Last year was one for the record books when it came to tropical weather in the Atlantic Ocean. Every time you turned on the TV or went on the internet, the weather people were talking about a new tropical storm or hurricane that could potentially threaten the continental U.S. In fact, there were so many named storms in 2020 (30, an all-time record), that they ran out of names in the alphabet, and had to use the Greek alphabet to finish the year. Will this year be just as active for hurricanes in the Atlantic? Should residents on the East Coast be on the lookout?

AccuWeather has released their long-range forecast, and while the numbers aren't quite as record-shattering as last year, 2021 is still expected to be quite an active year again for hurricanes in the Atlantic. Meteorologists are predicting 16 to 20 named storms, seven to 10 hurricanes. with three to five of those expected to become major hurricanes (Category 3 or greater). If these numbers are correct, then expect another above average season. By comparison, a normal year will see around seven hurricanes total. NBC NY even furthers the predictions, by saying there is a 45% chance the East Coast will see a direct strike from the hurricane this season.

A big factor this year is La Niña. A La Niña is a phenomenon that produces cooler than average water temperatures in tropical Pacific Ocean. This affects air currents and atmospheric conditions around the globe for months. Sometimes, the effects can be quite long-lasting and severe. La Niñas can lead to snowier than usual winters across the northern U.S. as well as stormier spring and summer weather as well. The last one we experienced was in winter of 2017-18. It is not to be confused with El Niño, which is where warmer water temperatures occur in that part of the world.

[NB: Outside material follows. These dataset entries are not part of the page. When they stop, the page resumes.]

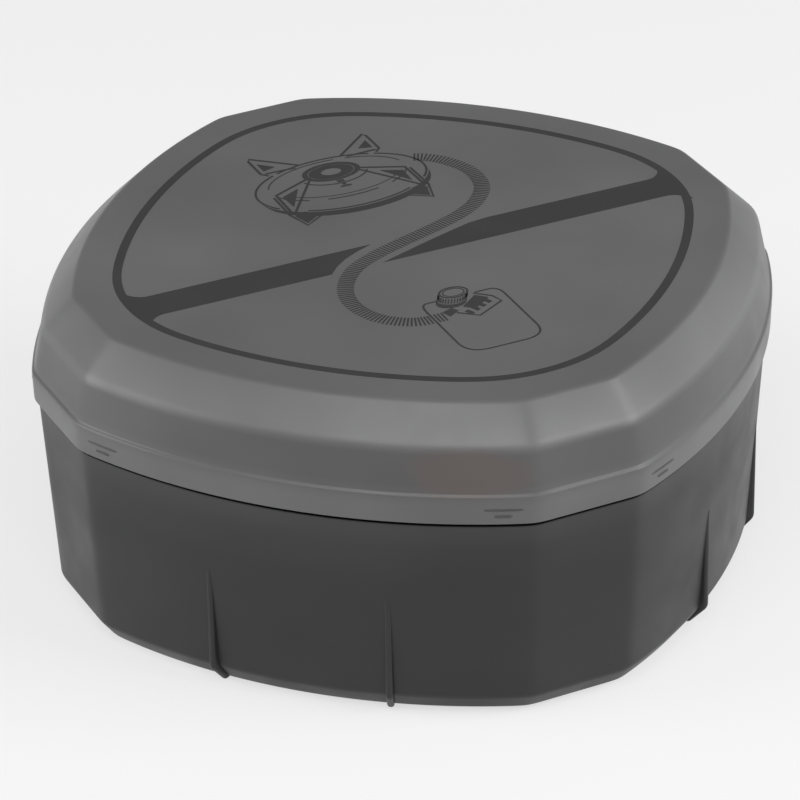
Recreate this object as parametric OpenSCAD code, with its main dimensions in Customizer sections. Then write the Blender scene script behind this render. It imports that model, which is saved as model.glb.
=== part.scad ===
// Compact gas camping stove, packed in its moulded carrying case.
// Millimetres, +Z up. The origin is under the middle of the case, on the ground.
// Front is -Y. Azimuths are measured from +X, anticlockwise seen from above.

/* [Case] */
// Width of the closed case over the skirt of its lid
case_w = 240; // [236:1:246]
// Height of the closed case over its foot ribs
case_h = 113; // [112:0.5:120]
// Height of the parting line between base and lid
parting_z = 76.5; // [74:0.5:78]
// Wall of the base
base_wall = 2; // [1.6:0.1:2.2]
// Wall of the lid
lid_wall = 1.8; // [1.4:0.1:2]
// How far a foot rib stands out past the drafted wall
rib_proud = 2.4; // [1:0.1:3]
// Azimuth of the two foot ribs of each side, to left and right of its middle
rib_az = 15; // [12:0.5:20]

/* [Stove] */
// Radius of the drip tray over its rim
tray_r = 80; // [78:0.5:80]
// Radius of the circle on which the four leg posts stand
post_circle = 84; // [84:0.5:86]
// Height of the pot line over the feet of the stove
pot_h = 76; // [72:1:80]
// Reach of a pot support from its post
arm_reach = 53; // [46:1:54]
// Thickness of the pot support sheet
arm_t = 1.6; // [1.2:0.1:2]
// Radius of the burner head
burner_r = 30; // [28:0.5:31]
// Gas ports around the burner head
ports = 24; // [16:2:28]

/* [Gas line] */
// Diameter over the hose
hose_d = 9; // [8:0.5:9.5]
// Azimuth of the gas inlet tube under the tray
inlet_az = 15; // [12:1:18]
// Radius of the control knob
knob_r = 15; // [13:0.5:15.5]
// Grip flutes around the knob
knob_flutes = 18; // [12:1:20]
// Plain bore of the cartridge connector, near the pitch diameter of its uncut thread
connector_bore = 10.6; // [10.4:0.1:11]

/* [Hidden] */
$fn = 48;

// Case: levels over the ground. Each has the distance from the middle to the middle of a side.
skirt_a = case_w / 2;
bulge_c = 84;                      // arc centres lie this far past the middle, for every level
corner_d = 9;                      // the chamfers stand this much further out than the sides
blend = 2;                         // sharpness of the blend between an arc and a chamfer
rib_drop = 1;                      // the foot ribs reach this much lower than the base
rib_t = 2.4;
rib_top = 50;
chamfer_z = 7.8;
ledge_z = parting_z - 0.4;
rim_z = parting_z + 9;
skirt_z = parting_z + 10;
ridge_z = case_h - 11;
wall_a = [skirt_a - 5.8, skirt_a - 1.8];   // outer wall of the base, low and high
bottom_a = skirt_a - 10.7;
rim_a = skirt_a - 3;
floor_z = rib_drop + 2.2;

// Stove: heights over the ground
stove_z = floor_z + 0.3;
pot_z = stove_z + pot_h;
tray_t = 1;
tray_z = 23;
tray_rim_z = 36;
ring_z = 28;                       // underside of the flat ring that carries the brackets
gas_z = 13;                        // axis of the mixing tube
post_r = 2.5;
fit = 0.06;                        // running clearance of a turning pin, on the radius
eye_t = 1.6;
eye_high = ring_z;                 // top of the upper eye
eye_low = ring_z - 10.4;           // top of the lower eye
sleeve_r = 3.5;
bracket_w = 14;
rivet_at = 66;
rivet_r = 1.5;
burner_z = 57;
head_z = 50.5;
cap_r = 11;
flange_t = 2.5;
screw_at = 17;
screw_r = 1.5;
neck_r = 12;
tube_r = 8;
igniter_az = 225;
electrode_at = 38;                 // radius at which the electrode stands
insulator_r = 3;
clamp_at = 65;
clamp_t = 1.2;
piezo_z = 17;
piezo_end = 76;                    // radius at which the igniter's housing ends
button_r = 3.6;
button_travel = 5;

// Valve unit: it stands beside the tray, over the low run of the hose
valve_at = [52, -88];
port_az = 195;
port_z = 55;
collar_z = [26, 42];
valve_top = 74;
knob_z = [83.5, 99.5];
spindle_r = 2.5;
nut_af = 14;

// Hose: the route of its middle line from the stove inlet to the valve port
hose_r = hose_d / 2;
hose_sides = 10;
hose_steps = 3;
hose_points = [
    [57.7, 32, 13], [55.7, 39.3, 13], [53.8, 46.5, 13], [51, 57, 13], [47, 68, 12.5],
    [40, 80.5, 11.5], [28, 92.5, 10], [12, 100, 9], [-6, 101.5, 8.6], [-24, 98.5, 8.6],
    [-41, 92.5, 8.6], [-58, 83, 8.6], [-73, 70.5, 8.6], [-86, 53.5, 8.6], [-95.5, 34.5, 8.6],
    [-100.5, 14, 8.6], [-101, -7, 8.6], [-97.5, -28, 9], [-90, -47, 11.5], [-79.5, -63, 17.5],
    [-66, -77, 26.5], [-50, -88.5, 36.5], [-32, -97, 46], [-14, -101.2, 52.4], [0, -101.2, 54.7],
    [14.3, -98.1, 55], [22.5, -95.9, 55], [29.8, -94, 55]
];
lead_r = 1.1;
lead_points = [[50, 17], [46.5, 16.8], [43, 15.2], [40.2, 14], [38.3, 14.8], [38, 16.6], [38, 18.4]];

// ---- outline of the case ---------------------------------------------------------------

// Azimuths of the points of one ring: close together where an arc meets a chamfer.
octant = [0, 9, 18, 27, 33, 35.8, 37.6, 40.5];
ring_az = [for (q = [0:3], s = [0, 1], i = [0:7])
    90 * q + (s == 0 ? octant[i] : 90 - (i == 0 ? 45 : octant[8 - i]))];

// Distance from the middle to the outline, at azimuth az, of a level whose sides are at a.
function side_r(az, a, c) = -c * cos(az) + sqrt(pow(a + c, 2) - pow(c * sin(az), 2));
function fold(az) = let (m = az % 90) min(m, 90 - m);
function outline_r(az, a, d) = let (
    t = fold(az),
    arc = side_r(t, a, bulge_c),
    cut = d / cos(45 - t))
    min(arc, cut) - ln(1 + exp(-blend * abs(arc - cut))) / blend;
function ring(level) = [for (az = ring_az)
    let (r = outline_r(az, level[0], level[0] + corner_d)) [r * cos(az), r * sin(az), level[1]]];

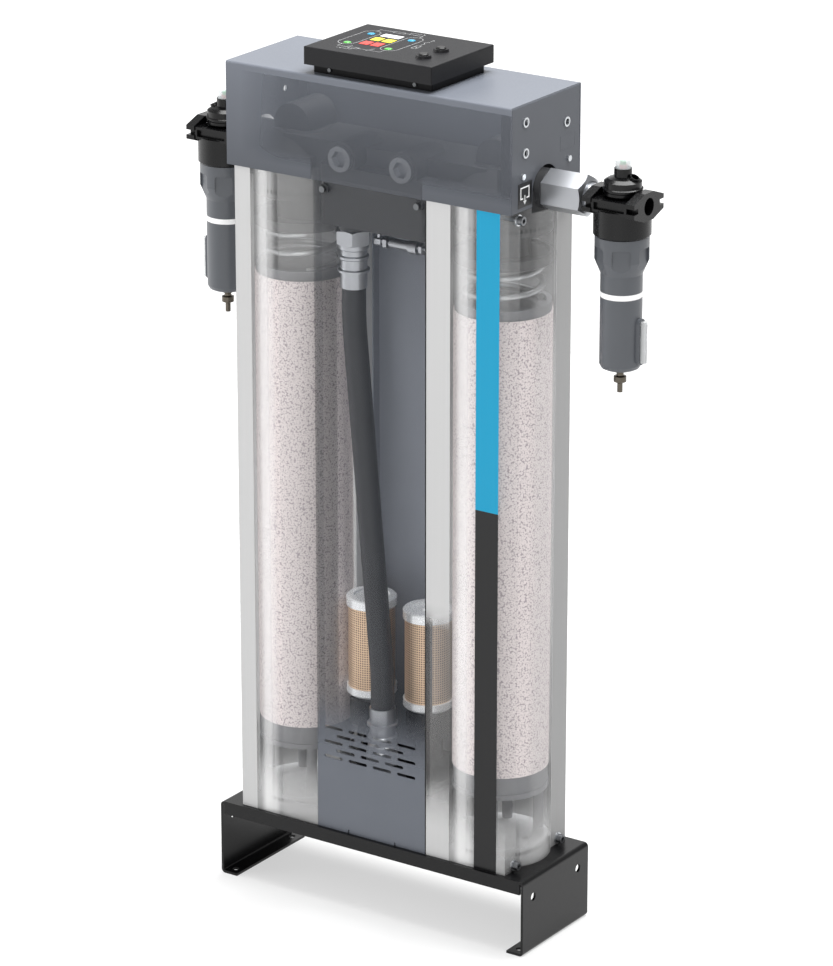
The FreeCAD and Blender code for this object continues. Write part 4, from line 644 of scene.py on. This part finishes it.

Some forecasters had seen evidence that the current La Niña pattern was weakening, but if it restrengthens by late summer, then expect the number of storms to go up considerably. In July 2020, Hurricane Isaias moved ashore in the Carolinas, and proceeded to race up the East Coast, bringing damaging winds and rain to many areas across the Northeast, including the Hudson Valley. The storm caused widespread damage and power outages, with parts of New Jersey, New York ,and Connecticut being the hardest hit areas.